>> begin Records to process
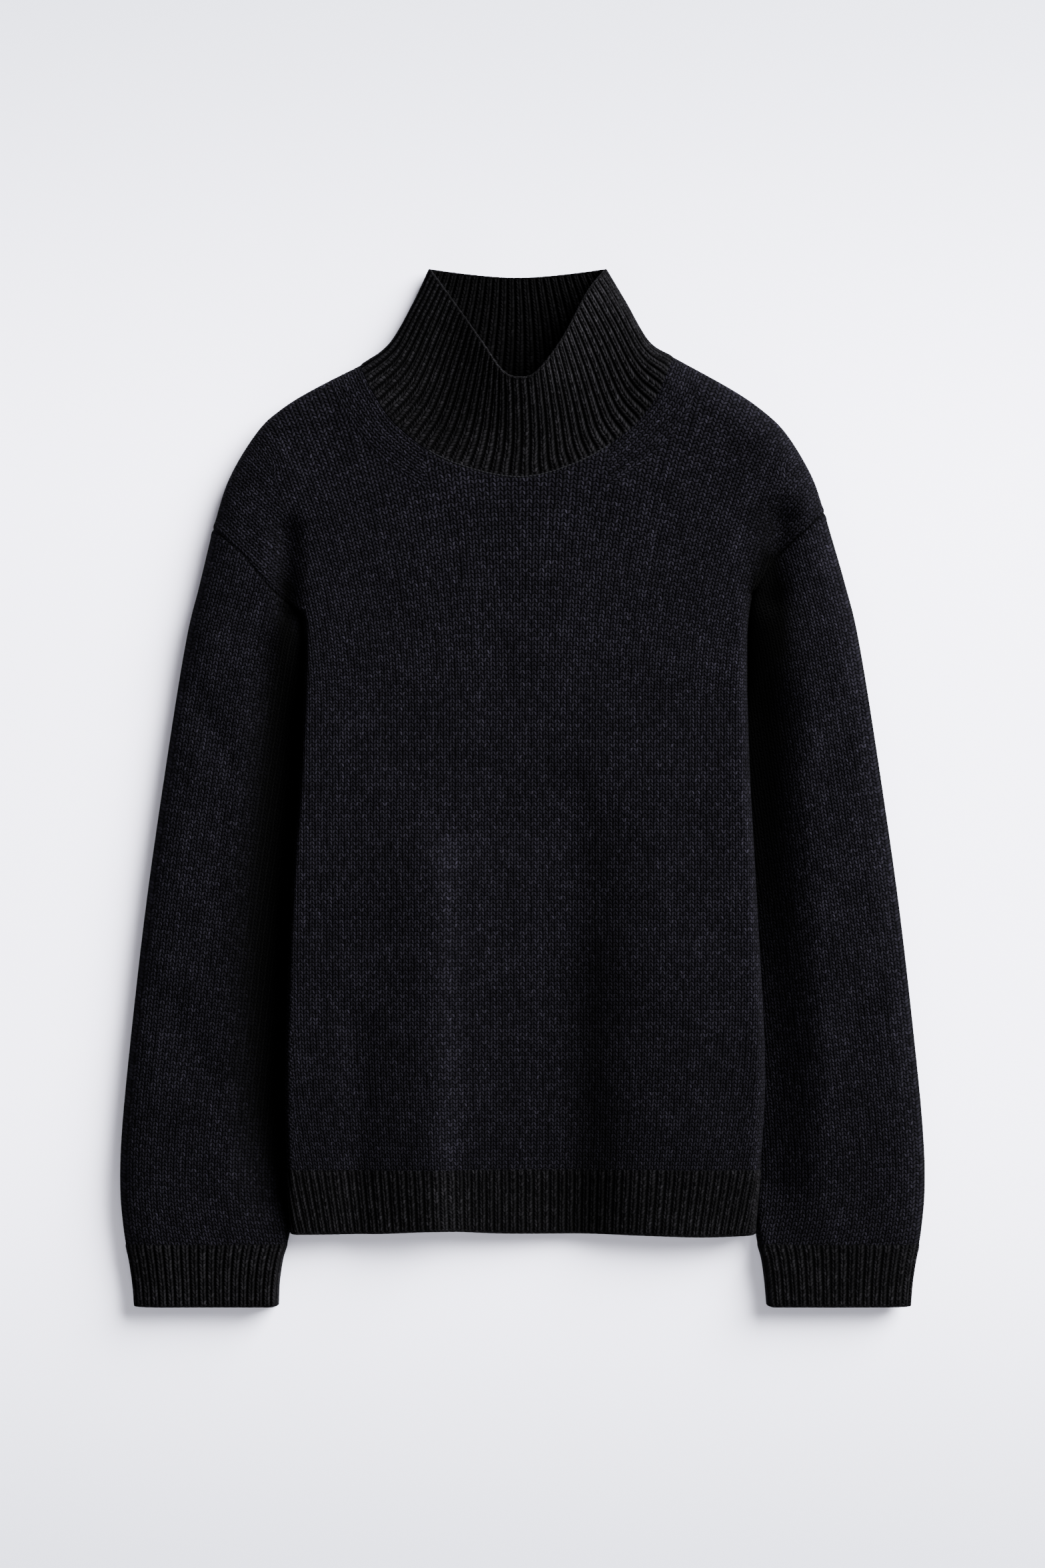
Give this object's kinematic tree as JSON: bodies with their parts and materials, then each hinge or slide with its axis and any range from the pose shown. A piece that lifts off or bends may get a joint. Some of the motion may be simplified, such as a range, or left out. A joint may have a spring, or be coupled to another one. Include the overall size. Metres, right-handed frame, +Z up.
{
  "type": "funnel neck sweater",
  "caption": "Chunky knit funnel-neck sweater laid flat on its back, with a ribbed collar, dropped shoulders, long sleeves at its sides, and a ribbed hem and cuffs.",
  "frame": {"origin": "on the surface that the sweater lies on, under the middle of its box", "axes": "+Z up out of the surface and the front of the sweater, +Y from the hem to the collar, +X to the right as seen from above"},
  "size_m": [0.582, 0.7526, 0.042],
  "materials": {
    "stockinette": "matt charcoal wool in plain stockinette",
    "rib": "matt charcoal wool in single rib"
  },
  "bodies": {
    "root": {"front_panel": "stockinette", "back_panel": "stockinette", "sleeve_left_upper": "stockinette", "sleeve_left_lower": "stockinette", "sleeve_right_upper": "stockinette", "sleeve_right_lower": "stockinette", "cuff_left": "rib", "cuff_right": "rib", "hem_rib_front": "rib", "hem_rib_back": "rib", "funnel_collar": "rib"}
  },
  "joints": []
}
>> end Records to process
>> begin Records to process
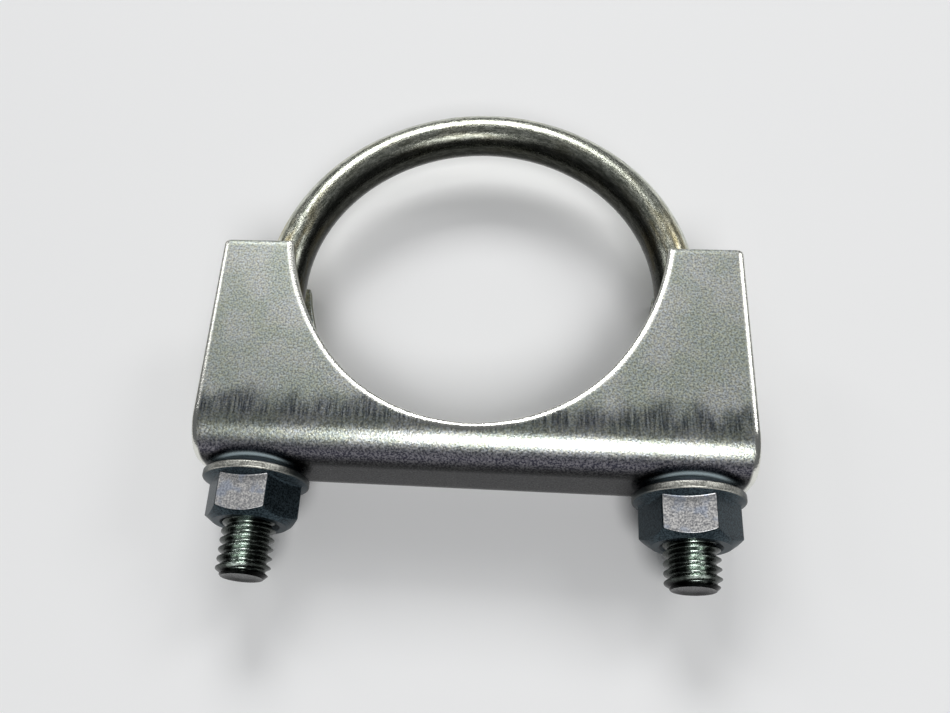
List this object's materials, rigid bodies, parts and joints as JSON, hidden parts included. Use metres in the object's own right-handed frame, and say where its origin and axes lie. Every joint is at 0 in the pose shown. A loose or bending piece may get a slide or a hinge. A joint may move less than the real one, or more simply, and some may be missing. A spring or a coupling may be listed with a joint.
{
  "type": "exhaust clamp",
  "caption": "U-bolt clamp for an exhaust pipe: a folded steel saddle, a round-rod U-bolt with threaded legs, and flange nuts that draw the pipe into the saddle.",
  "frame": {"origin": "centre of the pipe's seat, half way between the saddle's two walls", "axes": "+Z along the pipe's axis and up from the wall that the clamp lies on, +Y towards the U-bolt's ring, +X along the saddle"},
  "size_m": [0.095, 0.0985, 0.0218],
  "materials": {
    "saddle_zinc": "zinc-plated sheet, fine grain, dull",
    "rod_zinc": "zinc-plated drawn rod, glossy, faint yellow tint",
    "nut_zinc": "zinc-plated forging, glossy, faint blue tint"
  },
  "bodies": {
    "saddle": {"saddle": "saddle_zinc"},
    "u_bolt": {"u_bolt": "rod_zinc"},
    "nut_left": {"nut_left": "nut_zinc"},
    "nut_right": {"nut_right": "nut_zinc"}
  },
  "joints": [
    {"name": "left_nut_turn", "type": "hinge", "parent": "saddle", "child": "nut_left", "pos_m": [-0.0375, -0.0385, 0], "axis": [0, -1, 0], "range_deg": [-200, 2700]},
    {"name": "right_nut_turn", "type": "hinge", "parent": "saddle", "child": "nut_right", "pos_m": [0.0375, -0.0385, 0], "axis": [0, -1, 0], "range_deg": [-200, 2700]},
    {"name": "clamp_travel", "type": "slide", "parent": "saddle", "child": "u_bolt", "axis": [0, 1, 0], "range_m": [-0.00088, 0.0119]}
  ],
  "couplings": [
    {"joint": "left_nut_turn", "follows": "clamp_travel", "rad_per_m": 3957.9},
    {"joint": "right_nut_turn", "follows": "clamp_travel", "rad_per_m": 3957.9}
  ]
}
>> end Records to process
Problem statement
Of the lines in the data, how many hold the string "joints"? State the number, nothing else.

Output of the task
3